** Begin Data rows **

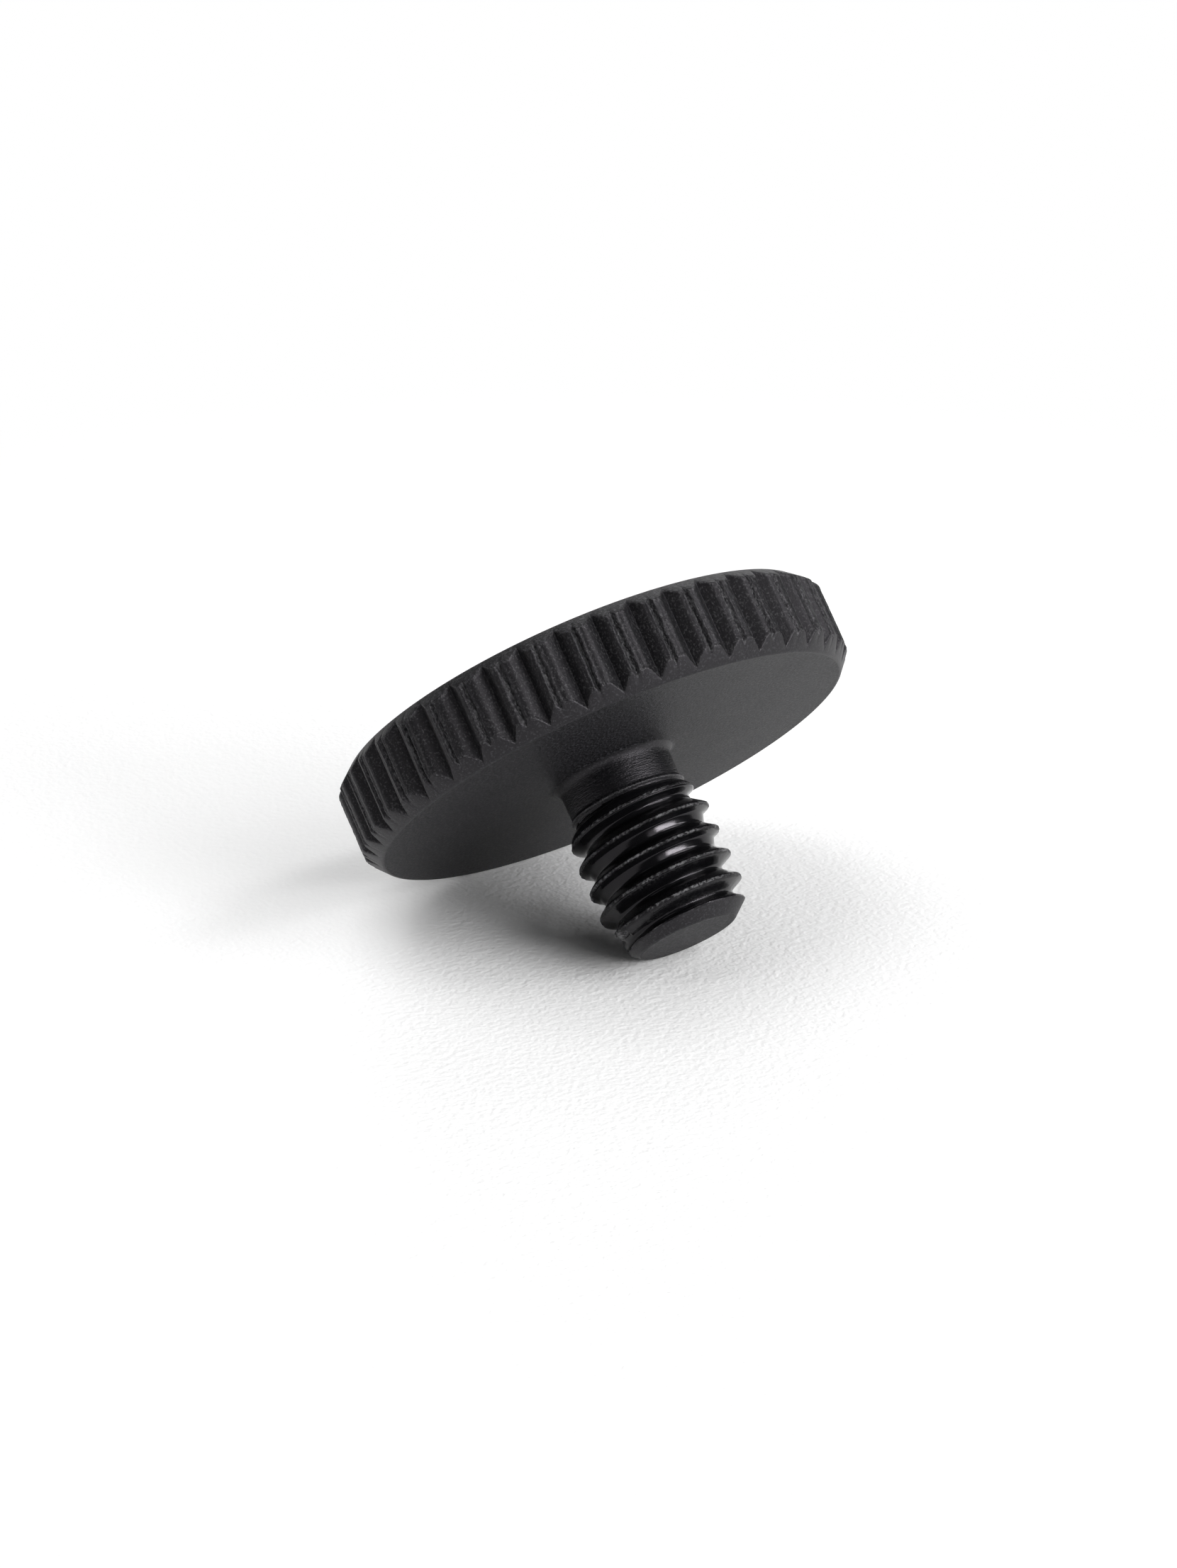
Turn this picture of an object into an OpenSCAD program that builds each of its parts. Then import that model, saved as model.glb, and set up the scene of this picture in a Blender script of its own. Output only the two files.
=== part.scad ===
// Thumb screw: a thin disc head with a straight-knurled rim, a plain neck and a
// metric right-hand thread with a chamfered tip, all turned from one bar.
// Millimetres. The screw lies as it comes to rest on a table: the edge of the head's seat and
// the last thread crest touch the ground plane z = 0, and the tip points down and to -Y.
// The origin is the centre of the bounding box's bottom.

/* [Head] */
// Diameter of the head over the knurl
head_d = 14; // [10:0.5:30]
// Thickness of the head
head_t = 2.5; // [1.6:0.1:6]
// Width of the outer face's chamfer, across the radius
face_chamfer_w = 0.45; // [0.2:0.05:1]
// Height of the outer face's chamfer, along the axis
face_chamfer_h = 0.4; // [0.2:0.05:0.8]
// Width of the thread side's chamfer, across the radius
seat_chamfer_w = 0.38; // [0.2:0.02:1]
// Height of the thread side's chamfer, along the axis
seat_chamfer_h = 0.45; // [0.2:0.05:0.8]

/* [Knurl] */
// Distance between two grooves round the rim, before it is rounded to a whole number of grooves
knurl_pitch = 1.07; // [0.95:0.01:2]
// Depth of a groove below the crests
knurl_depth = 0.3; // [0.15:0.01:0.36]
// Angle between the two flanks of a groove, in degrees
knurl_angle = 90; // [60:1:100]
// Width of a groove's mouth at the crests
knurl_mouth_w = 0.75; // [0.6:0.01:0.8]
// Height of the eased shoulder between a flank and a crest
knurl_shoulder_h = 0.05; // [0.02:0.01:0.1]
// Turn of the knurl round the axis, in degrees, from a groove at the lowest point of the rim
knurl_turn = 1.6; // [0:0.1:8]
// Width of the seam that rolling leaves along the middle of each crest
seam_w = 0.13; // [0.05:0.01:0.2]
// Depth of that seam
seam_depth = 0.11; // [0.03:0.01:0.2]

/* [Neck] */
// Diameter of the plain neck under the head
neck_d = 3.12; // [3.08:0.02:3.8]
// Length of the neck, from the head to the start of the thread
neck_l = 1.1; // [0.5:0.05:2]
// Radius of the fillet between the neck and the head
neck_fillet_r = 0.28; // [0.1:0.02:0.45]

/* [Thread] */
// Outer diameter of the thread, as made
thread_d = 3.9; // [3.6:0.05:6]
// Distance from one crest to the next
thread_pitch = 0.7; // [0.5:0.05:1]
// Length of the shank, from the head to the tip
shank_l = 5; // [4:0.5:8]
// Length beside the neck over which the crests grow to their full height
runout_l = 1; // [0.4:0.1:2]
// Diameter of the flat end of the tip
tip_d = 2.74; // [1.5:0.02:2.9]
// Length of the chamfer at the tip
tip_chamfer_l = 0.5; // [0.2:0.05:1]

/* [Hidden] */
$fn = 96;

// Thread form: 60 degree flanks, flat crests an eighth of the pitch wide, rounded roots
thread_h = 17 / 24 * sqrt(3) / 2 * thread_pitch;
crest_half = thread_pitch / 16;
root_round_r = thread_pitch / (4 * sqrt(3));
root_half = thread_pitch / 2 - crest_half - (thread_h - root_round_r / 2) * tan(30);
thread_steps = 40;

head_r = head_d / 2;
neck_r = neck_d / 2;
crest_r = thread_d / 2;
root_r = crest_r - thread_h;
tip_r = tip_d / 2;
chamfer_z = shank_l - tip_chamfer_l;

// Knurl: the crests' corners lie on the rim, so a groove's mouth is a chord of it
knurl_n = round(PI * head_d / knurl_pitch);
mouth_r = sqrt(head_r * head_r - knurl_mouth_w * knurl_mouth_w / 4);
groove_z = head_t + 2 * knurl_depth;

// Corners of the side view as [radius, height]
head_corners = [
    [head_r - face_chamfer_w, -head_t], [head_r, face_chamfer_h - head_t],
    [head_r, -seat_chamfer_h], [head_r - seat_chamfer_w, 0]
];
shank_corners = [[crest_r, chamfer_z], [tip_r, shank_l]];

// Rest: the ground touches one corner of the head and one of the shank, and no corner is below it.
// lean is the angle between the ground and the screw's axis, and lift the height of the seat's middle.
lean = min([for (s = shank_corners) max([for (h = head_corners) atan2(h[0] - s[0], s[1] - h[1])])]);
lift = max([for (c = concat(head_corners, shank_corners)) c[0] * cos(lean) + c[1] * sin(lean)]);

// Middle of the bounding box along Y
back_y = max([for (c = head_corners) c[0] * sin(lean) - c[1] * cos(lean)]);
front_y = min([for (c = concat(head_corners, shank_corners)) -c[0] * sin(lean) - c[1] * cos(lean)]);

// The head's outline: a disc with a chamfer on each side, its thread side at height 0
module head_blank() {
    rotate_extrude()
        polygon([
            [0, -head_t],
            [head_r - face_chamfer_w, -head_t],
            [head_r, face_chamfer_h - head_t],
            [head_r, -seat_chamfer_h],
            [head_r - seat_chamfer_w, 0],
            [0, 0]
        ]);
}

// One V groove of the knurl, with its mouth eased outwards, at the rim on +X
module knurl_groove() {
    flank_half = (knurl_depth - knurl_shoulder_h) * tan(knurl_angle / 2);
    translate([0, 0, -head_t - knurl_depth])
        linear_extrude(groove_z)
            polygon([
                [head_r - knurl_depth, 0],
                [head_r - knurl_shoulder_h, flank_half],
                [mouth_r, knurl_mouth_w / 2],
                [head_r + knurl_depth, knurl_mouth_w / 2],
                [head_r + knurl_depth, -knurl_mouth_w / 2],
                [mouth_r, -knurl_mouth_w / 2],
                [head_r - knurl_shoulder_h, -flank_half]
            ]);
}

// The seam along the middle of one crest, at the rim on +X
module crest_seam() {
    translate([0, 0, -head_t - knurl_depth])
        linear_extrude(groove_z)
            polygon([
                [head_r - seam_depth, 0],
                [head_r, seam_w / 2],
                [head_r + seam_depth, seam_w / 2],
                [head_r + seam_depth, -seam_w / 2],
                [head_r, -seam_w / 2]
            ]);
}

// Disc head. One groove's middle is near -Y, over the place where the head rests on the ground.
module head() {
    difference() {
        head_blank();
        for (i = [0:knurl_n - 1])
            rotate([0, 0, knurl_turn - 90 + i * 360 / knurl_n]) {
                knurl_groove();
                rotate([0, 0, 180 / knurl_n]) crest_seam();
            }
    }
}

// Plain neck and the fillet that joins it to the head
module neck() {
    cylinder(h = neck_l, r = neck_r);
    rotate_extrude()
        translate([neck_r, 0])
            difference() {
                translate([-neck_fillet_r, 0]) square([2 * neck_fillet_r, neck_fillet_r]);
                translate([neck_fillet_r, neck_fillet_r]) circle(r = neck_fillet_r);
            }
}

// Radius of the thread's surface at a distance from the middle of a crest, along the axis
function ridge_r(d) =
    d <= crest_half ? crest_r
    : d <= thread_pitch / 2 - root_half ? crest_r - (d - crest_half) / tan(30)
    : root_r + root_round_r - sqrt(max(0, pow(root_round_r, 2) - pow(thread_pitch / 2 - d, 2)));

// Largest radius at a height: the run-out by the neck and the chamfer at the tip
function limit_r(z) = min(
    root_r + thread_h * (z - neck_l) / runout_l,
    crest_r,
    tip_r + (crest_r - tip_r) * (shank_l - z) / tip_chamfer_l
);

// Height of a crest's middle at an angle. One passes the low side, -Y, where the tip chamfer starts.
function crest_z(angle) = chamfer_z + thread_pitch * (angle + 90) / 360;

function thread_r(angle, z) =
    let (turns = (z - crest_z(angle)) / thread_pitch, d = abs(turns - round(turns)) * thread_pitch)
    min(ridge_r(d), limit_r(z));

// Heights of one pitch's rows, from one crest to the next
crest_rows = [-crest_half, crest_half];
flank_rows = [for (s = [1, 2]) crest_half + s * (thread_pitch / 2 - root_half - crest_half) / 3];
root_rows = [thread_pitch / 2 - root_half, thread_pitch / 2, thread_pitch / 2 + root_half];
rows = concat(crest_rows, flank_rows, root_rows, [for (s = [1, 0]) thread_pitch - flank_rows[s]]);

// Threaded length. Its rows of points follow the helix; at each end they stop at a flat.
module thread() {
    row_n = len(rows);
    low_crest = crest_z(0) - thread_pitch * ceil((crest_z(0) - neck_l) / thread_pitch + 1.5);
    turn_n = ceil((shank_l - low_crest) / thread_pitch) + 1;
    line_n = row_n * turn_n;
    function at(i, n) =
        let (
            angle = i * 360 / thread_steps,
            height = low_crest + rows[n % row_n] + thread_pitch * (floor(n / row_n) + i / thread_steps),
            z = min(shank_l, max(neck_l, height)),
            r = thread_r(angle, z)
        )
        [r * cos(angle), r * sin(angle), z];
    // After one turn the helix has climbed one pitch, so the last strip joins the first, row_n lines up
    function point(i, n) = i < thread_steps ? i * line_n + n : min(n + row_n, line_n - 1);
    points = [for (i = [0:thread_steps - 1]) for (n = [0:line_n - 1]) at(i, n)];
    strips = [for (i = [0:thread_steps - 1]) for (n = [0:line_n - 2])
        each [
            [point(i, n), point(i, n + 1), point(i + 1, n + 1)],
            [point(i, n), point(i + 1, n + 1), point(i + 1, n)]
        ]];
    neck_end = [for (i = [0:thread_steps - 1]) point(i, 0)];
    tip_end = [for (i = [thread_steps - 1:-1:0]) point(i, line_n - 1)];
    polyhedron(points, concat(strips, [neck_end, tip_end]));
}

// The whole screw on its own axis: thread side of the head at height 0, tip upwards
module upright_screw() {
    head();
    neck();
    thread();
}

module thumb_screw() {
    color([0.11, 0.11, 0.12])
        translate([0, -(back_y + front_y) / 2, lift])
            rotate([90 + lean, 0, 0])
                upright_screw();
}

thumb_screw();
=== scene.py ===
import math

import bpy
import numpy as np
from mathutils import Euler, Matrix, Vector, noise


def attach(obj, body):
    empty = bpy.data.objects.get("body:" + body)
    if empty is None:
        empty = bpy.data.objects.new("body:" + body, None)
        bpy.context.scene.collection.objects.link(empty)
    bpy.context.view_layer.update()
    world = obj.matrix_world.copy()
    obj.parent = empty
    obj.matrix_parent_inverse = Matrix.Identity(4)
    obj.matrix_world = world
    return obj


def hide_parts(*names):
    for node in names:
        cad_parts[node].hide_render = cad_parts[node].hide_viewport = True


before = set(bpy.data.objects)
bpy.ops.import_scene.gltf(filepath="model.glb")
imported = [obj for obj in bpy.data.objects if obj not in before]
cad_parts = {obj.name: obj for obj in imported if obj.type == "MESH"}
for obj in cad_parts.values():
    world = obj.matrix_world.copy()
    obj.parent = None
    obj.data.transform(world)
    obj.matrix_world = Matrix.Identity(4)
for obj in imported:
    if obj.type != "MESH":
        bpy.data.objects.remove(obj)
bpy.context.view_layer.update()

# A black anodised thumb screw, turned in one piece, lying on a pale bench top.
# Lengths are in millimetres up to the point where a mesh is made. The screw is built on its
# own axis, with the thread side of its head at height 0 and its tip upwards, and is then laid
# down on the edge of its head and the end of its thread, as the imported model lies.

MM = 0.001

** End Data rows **
** Begin Data rows **

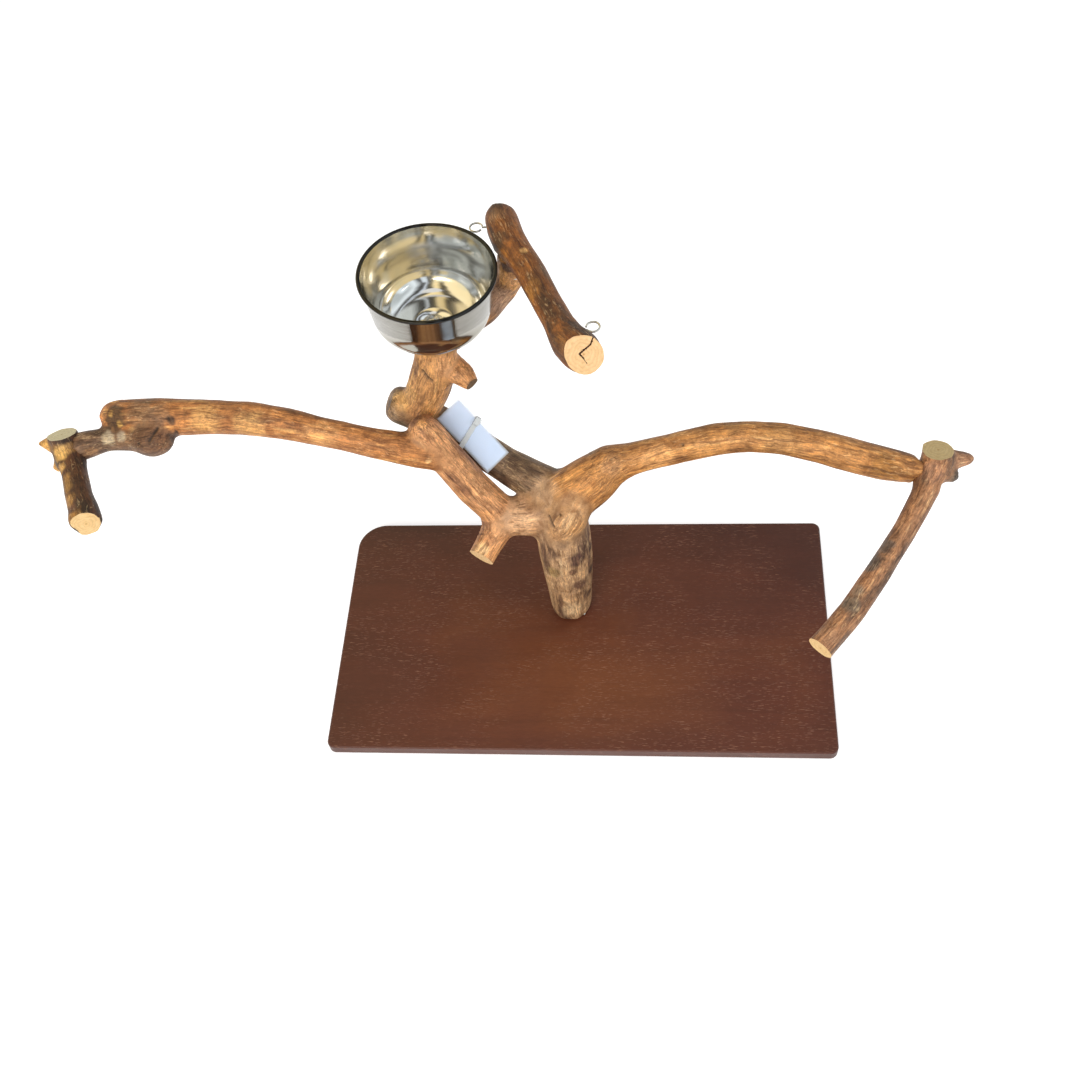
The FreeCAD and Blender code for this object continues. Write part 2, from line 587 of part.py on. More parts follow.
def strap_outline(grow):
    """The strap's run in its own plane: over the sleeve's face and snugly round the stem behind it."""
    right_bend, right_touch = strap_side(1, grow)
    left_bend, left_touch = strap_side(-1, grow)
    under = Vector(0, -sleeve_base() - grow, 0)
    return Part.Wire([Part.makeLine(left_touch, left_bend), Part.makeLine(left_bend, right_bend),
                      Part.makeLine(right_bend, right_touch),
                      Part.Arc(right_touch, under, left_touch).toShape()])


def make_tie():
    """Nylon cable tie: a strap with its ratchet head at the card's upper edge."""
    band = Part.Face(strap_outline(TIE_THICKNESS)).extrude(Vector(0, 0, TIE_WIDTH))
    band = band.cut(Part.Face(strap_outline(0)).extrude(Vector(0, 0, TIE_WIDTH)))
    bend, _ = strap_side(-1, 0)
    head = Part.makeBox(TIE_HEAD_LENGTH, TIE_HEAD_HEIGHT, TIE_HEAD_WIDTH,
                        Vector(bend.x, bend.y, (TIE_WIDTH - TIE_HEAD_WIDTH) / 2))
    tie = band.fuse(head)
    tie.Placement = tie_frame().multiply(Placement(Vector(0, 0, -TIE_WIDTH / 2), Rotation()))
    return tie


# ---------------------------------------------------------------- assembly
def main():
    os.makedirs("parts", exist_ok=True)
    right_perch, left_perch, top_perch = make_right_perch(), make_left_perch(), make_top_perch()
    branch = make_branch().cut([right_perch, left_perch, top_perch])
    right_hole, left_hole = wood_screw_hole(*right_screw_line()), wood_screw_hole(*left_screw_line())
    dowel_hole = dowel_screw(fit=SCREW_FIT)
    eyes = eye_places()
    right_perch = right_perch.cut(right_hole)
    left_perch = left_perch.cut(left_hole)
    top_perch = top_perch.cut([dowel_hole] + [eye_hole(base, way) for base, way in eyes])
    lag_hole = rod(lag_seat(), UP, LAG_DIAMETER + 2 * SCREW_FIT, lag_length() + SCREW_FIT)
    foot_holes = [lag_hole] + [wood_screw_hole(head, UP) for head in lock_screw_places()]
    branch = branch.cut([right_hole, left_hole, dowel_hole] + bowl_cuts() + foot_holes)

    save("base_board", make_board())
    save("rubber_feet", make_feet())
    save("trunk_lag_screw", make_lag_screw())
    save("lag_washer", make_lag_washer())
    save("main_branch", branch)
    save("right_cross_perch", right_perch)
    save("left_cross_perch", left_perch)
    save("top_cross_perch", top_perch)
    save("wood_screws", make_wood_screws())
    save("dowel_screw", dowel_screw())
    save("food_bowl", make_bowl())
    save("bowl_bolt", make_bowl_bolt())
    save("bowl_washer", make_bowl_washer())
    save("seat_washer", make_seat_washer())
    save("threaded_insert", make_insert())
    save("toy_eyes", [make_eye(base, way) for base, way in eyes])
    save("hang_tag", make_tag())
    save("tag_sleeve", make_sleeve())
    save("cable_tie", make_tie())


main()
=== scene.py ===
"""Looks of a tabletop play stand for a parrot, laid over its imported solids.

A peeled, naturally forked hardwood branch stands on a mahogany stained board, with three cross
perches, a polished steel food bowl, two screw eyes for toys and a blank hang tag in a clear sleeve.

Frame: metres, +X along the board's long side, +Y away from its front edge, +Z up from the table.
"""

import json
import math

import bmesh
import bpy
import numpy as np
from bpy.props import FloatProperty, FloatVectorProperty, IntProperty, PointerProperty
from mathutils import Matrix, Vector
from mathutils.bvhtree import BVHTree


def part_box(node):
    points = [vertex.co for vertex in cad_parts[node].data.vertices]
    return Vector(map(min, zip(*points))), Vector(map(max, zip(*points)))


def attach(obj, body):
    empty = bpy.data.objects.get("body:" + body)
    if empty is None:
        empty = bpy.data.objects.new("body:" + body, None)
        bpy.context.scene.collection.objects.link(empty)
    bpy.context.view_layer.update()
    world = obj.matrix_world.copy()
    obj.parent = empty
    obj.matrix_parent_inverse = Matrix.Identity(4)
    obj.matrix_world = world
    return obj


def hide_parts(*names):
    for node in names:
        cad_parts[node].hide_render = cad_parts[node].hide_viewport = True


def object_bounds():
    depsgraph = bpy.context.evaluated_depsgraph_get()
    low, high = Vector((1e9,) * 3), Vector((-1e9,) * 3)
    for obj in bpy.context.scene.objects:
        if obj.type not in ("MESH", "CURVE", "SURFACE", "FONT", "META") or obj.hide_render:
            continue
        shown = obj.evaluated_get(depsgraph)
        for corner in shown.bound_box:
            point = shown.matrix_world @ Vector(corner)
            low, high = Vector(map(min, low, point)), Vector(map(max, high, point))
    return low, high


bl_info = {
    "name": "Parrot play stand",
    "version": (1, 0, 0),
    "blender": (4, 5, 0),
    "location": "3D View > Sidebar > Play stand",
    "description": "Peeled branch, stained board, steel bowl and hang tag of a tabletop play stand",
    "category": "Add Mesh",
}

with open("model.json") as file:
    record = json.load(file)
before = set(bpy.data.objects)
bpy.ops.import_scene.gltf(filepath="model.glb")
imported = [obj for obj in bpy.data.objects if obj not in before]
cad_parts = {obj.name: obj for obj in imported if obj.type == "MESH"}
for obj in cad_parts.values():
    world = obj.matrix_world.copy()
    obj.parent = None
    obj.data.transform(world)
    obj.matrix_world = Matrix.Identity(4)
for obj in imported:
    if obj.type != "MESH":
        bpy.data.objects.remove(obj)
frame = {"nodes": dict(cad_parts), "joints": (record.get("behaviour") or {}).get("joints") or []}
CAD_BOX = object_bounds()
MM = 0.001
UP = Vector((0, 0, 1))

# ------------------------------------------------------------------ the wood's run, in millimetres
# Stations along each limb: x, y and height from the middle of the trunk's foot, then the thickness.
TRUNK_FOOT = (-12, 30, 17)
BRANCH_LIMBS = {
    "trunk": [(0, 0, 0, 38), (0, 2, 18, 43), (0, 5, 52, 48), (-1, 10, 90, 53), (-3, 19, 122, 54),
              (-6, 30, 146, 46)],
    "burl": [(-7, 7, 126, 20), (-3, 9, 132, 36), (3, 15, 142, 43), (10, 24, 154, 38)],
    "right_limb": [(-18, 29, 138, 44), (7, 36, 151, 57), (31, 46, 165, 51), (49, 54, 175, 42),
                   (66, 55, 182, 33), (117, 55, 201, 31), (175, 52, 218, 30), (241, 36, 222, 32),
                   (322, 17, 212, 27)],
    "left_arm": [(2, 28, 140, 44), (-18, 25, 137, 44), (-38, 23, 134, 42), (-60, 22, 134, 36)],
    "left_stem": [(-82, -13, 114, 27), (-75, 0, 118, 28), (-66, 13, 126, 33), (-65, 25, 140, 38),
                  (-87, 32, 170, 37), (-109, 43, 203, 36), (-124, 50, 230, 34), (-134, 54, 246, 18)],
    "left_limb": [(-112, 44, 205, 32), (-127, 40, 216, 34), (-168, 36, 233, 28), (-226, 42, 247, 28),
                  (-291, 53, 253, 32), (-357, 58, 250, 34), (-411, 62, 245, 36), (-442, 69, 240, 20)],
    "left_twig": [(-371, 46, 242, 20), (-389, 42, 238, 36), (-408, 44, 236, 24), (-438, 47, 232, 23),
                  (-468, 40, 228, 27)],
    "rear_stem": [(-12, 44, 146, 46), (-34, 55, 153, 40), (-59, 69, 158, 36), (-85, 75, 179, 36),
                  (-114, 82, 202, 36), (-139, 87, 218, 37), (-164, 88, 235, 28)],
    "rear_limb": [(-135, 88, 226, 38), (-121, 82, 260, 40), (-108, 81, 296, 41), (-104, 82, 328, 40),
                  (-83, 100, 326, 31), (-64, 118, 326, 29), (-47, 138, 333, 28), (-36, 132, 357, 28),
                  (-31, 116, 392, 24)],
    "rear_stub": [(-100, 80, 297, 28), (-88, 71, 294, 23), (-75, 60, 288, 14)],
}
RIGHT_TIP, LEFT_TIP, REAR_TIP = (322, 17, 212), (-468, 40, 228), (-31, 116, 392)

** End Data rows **

• **Task brief**
Report how many lines in the entries hold the string "that". Nothing but the number is wanted.

• **Problem solution**
4